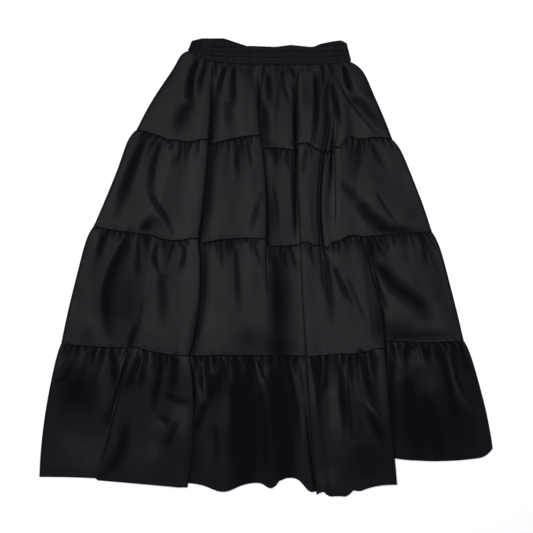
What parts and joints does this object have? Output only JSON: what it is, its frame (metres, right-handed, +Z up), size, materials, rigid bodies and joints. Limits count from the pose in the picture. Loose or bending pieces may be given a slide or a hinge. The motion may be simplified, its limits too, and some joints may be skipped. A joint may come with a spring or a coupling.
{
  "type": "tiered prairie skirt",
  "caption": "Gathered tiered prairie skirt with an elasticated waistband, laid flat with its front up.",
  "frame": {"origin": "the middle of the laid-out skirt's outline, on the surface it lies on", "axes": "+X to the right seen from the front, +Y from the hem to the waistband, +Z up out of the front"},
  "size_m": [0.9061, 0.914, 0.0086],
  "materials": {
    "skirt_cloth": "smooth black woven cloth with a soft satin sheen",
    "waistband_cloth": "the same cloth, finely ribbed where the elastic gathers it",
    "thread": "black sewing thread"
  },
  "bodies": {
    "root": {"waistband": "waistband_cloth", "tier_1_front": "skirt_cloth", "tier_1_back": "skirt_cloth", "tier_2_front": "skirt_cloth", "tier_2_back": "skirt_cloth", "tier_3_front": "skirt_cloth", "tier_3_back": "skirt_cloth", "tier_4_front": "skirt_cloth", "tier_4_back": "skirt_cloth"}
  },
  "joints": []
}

************

→ Stated problem
Return the whole listing exactly.

→ Exercise response
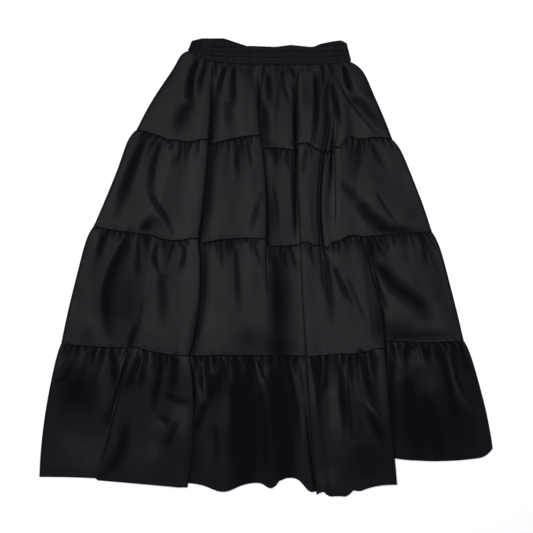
What parts and joints does this object have? Output only JSON: what it is, its frame (metres, right-handed, +Z up), size, materials, rigid bodies and joints. Limits count from the pose in the picture. Loose or bending pieces may be given a slide or a hinge. The motion may be simplified, its limits too, and some joints may be skipped. A joint may come with a spring or a coupling.
{
  "type": "tiered prairie skirt",
  "caption": "Gathered tiered prairie skirt with an elasticated waistband, laid flat with its front up.",
  "frame": {"origin": "the middle of the laid-out skirt's outline, on the surface it lies on", "axes": "+X to the right seen from the front, +Y from the hem to the waistband, +Z up out of the front"},
  "size_m": [0.9061, 0.914, 0.0086],
  "materials": {
    "skirt_cloth": "smooth black woven cloth with a soft satin sheen",
    "waistband_cloth": "the same cloth, finely ribbed where the elastic gathers it",
    "thread": "black sewing thread"
  },
  "bodies": {
    "root": {"waistband": "waistband_cloth", "tier_1_front": "skirt_cloth", "tier_1_back": "skirt_cloth", "tier_2_front": "skirt_cloth", "tier_2_back": "skirt_cloth", "tier_3_front": "skirt_cloth", "tier_3_back": "skirt_cloth", "tier_4_front": "skirt_cloth", "tier_4_back": "skirt_cloth"}
  },
  "joints": []
}